Approved colours used in capsule shell.
Pharmacology: Calcium plays a very important role in the body. It is necessary for normal functioning of nerves, cells, muscle and bone. If calcium in blood is deficient, then the body removes calcium from bones, thereby weakening bones. Prolonged bone resorption from chronic dietary deficiency results in osteoporosis either by inadequate accumulation of bone mass during growth or increased rate of bone loss at menopause.
Vitamin D3 is a fat soluble sterol essential for the proper regulation of calcium and phosphate homeostasis and bone mineralisation.
As an adjunct to specific therapy for osteoporosis and in situations requiring therapeutic supplementation such as in pregnancy and established vitamin D dependent osteomalacia.
Prevention and treatment of calcium deficiency/vitamin D deficiency especially in elderly subjects.
The usual recommended dose is 1 to 2 capsules daily, do not exceed recommended dose.
And as prescribed by the physician.
Hypercalcaemia, osteoporosis due to prolonged immobilisation, renal stones and severe hypercalciuria.
Patients with mild to moderate renal failure or mild hypercalciuria should be supervised carefully including periodic checks of plasma calcium levels and urinary excretion.
In patients with history of renal stones urinary calcium excretion should be measured to exclude hypercalciuria.
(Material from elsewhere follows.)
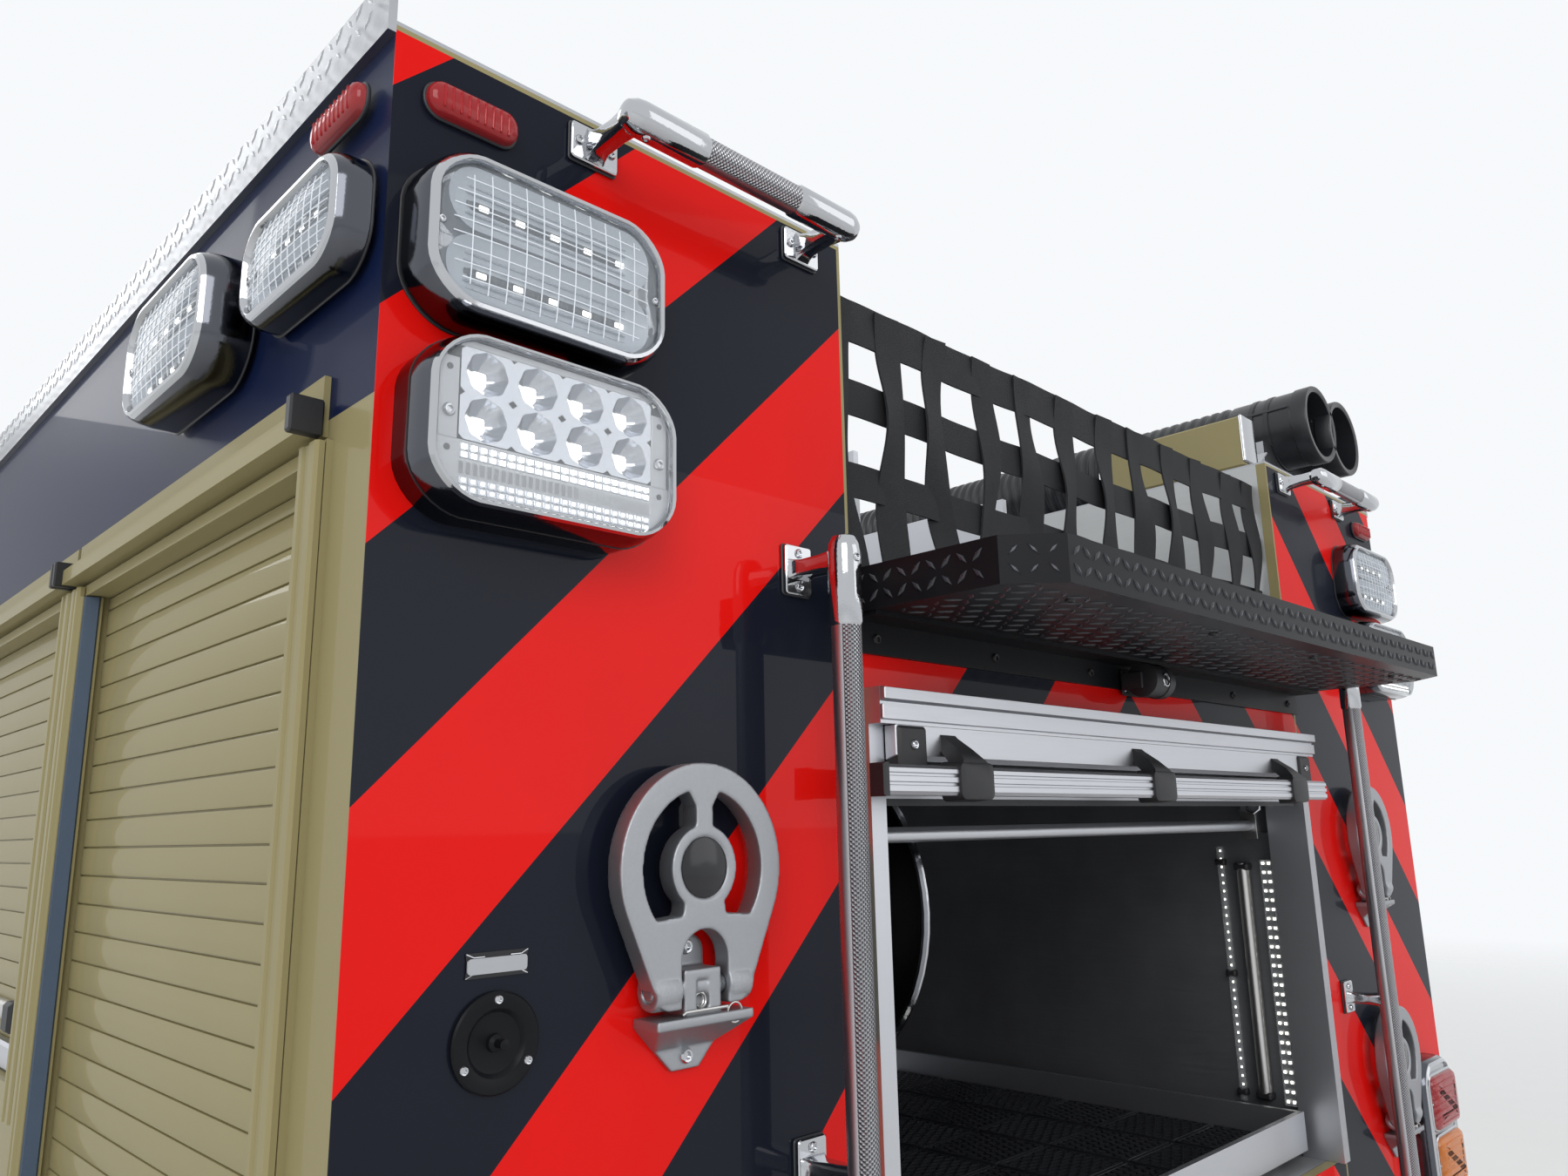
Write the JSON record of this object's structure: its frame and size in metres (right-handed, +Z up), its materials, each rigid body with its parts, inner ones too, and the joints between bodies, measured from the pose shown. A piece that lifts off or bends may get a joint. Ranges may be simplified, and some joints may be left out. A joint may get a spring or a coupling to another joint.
{
  "type": "mini pumper fire truck",
  "caption": "Small fire engine on a two-door truck chassis with a pump house, side lockers behind roll-up shutters, an open hose bed and a rear locker with a slide-out tray.",
  "frame": {"origin": "centre of the truck's outline at ground level, under the wheels", "axes": "+Z up, -Y towards the front bumper, +Y towards the tailboard, +X towards the driver's left side"},
  "size_m": [2.652, 7.32, 2.5478],
  "materials": {
    "frame_black": "satin",
    "navy_tan": "gloss",
    "body_paint": "gloss",
    "glass": "clear",
    "interior": "matte",
    "seat_cloth": "woven",
    "chrome": "mirror",
    "black_plastic": "textured",
    "lamp_clear": "clear lens over chrome",
    "lamp_red": "gloss",
    "tread_plate": "diamond plate",
    "black_plate": "satin diamond plate",
    "aluminium": "satin anodised",
    "steel": "brushed",
    "cast": "cast",
    "cast_iron": "rough",
    "tank": "smooth",
    "rubber": "matte",
    "tyre": "matte",
    "wheel": "polished",
    "webbing": "woven webbing"
  },
  "bodies": {
    "chassis": {"frame_rails": "frame_black", "axle_beams": "cast_iron", "leaf_springs": "frame_black", "driveline": "cast_iron", "engine_block": "cast_iron", "fuel_tank": "black_plastic", "cab_shell": "navy_tan", "cab_glass": "glass", "dashboard": "interior", "seats": "seat_cloth", "front_wings": "navy_tan", "grille": "chrome", "headlamps": "lamp_clear", "front_bumper": "chrome", "running_boards": "tread_plate", "light_bar": "lamp_red", "pump_house": "body_paint", "pump_ports": "chrome", "side_module_left": "body_paint", "side_module_right": "body_paint", "side_shutters": "body_paint", "hose_bed": "aluminium", "water_tank": "tank", "compartment_liner": "aluminium", "rear_panel": "body_paint", "rear_shutter": "aluminium", "shutter_frame": "aluminium", "upper_step": "black_plate", "tailboard": "tread_plate", "grab_rails": "steel", "body_lamps": "lamp_clear", "tail_lamps": "lamp_red", "hose_net": "webbing", "hard_suctions": "rubber", "roof_trim": "tread_plate", "step_feet": "cast", "rear_fittings": "black_plastic"},
    "knuckle_left": {"knuckle_left": "cast_iron"},
    "knuckle_right": {"knuckle_right": "cast_iron"},
    "wheel_front_left": {"tyre_front_left": "tyre", "rim_front_left": "wheel"},
    "wheel_front_right": {"tyre_front_right": "tyre", "rim_front_right": "wheel"},
    "wheel_rear_left": {"tyre_rear_left": "tyre", "rim_rear_left": "wheel"},
    "wheel_rear_right": {"tyre_rear_right": "tyre", "rim_rear_right": "wheel"},
    "door_left": {"door_left": "navy_tan", "door_glass_left": "glass"},
    "door_right": {"door_right": "navy_tan", "door_glass_right": "glass"},
    "hood": {"hood": "navy_tan"},
    "step_upper_left": {"folding_step_upper_left": "cast"},
    "step_upper_right": {"folding_step_upper_right": "cast"},
    "step_lower_left": {"folding_step_lower_left": "cast"},
    "step_lower_right": {"folding_step_lower_right": "cast"},
    "tray": {"tray": "aluminium", "tray_mat": "rubber"},
    "reel": {"reel": "steel"}
  },
  "joints": [
    {"name": "steer_left", "type": "hinge", "parent": "chassis", "child": "knuckle_left", "pos_m": [0.85, -2.423, 0.4035], "axis": [0, 0, 1], "range_deg": [-35, 35]},
    {"name": "steer_right", "type": "hinge", "parent": "chassis", "child": "knuckle_right", "pos_m": [-0.85, -2.423, 0.4035], "axis": [0, 0, 1], "range_deg": [-35, 35]},
    {"name": "spin_front_left", "type": "hinge", "parent": "knuckle_left", "child": "wheel_front_left", "pos_m": [0.95, -2.423, 0.4035], "axis": [1, 0, 0], "continuous": true},
    {"name": "spin_front_right", "type": "hinge", "parent": "knuckle_right", "child": "wheel_front_right", "pos_m": [-0.95, -2.423, 0.4035], "axis": [1, 0, 0], "continuous": true},
    {"name": "spin_rear_left", "type": "hinge", "parent": "chassis", "child": "wheel_rear_left", "pos_m": [0.94, 1.87, 0.4035], "axis": [1, 0, 0], "continuous": true},
    {"name": "spin_rear_right", "type": "hinge", "parent": "chassis", "child": "wheel_rear_right", "pos_m": [-0.94, 1.87, 0.4035], "axis": [1, 0, 0], "continuous": true},
    {"name": "door_left_hinge", "type": "hinge", "parent": "chassis", "child": "door_left", "pos_m": [1.046, -1.863, 1.2], "axis": [0, 0, -1], "range_deg": [0, 70]},
    {"name": "door_right_hinge", "type": "hinge", "parent": "chassis", "child": "door_right", "pos_m": [-1.046, -1.863, 1.2], "axis": [0, 0, 1], "range_deg": [0, 70]},
    {"name": "hood_hinge", "type": "hinge", "parent": "chassis", "child": "hood", "pos_m": [0, -2.033, 1.418], "axis": [-1, 0, 0], "range_deg": [0, 55]},
    {"name": "step_upper_left_fold", "type": "hinge", "parent": "chassis", "child": "step_upper_left", "pos_m": [0.893, 3.412, 1.44], "axis": [-1, 0, 0], "range_deg": [0, 90]},
    {"name": "step_upper_right_fold", "type": "hinge", "parent": "chassis", "child": "step_upper_right", "pos_m": [-0.893, 3.412, 1.44], "axis": [-1, 0, 0], "range_deg": [0, 90]},
    {"name": "step_lower_left_fold", "type": "hinge", "parent": "chassis", "child": "step_lower_left", "pos_m": [0.893, 3.412, 1.014], "axis": [-1, 0, 0], "range_deg": [0, 90]},
    {"name": "step_lower_right_fold", "type": "hinge", "parent": "chassis", "child": "step_lower_right", "pos_m": [-0.893, 3.412, 1.014], "axis": [-1, 0, 0], "range_deg": [0, 90]},
    {"name": "tray_slide", "type": "slide", "parent": "chassis", "child": "tray", "axis": [0, 1, 0], "range_m": [0, 0.7]},
    {"name": "reel_spin", "type": "hinge", "parent": "chassis", "child": "reel", "pos_m": [0.452, 3.045, 1.468], "axis": [1, 0, 0], "continuous": true}
  ],
  "couplings": [
    {"joint": "steer_right", "follows": "steer_left", "ratio": 1}
  ]
}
Caution is required in patients receiving treatment for cardiovascular disease with thiazide diuretics or cardiac glycosides including digitalis.
Allowances should be made for calcium and vitamin D supplements from other sources.
The use of calcium supplements has, rarely, given rise to mild gastro-intestinal disturbances, such as constipation, flatulence, nausea, gastric pain, diarrhoea. Following administration of vitamin D supplements occasional skin rash has been reported. Hypercalciuria, and in rare cases hypercalcaemia have been seen with long term treatment at high dosages.
The risk of hypercalcaemia should be considered in patients taking thiazide diuretics since these drugs can reduce urinary calcium excretion.
Certain foods (e.g. those containing oxalic acid, phosphate or phytanic acid) may reduce the absorption of calcium.
Concomitant treatment with phenytoin or barbiturates can decrease the effect of vitamin D because of metabolic activation. Concomitant use of glucocorticoids can decrease the effect of vitamin D.
The effects of digitalis and other cardiac glycosides may be accentuated with the oral administration of calcium combined with Vitamin D.
Calcium salts may reduce the absorption of thyroxine, bisphosphonates, sodium fluoride, quinolones, tetracyclines and iron. It is advisable to allow a minimum period of four hours before taking calcium preparations.
Symptoms of overdosage and antidote: The most serious consequence of acute or chronic overdose is hypercalcaemia due to vitamin D toxicity. Symptoms may include nausea, vomiting, polyuria, anorexia, weakness, apathy, thirst and constipation. Chronic overdoses can lead to vascular and organ calcification as a result of hypercalcaemia. Treatment should consist of stopping all intake of calcium and vitamin D and rehydration.
Store in a dry place below 30°C, do not freeze.
A12AX - Calcium, combinations with vitamin D and/or other drugs ; Used as dietary supplements.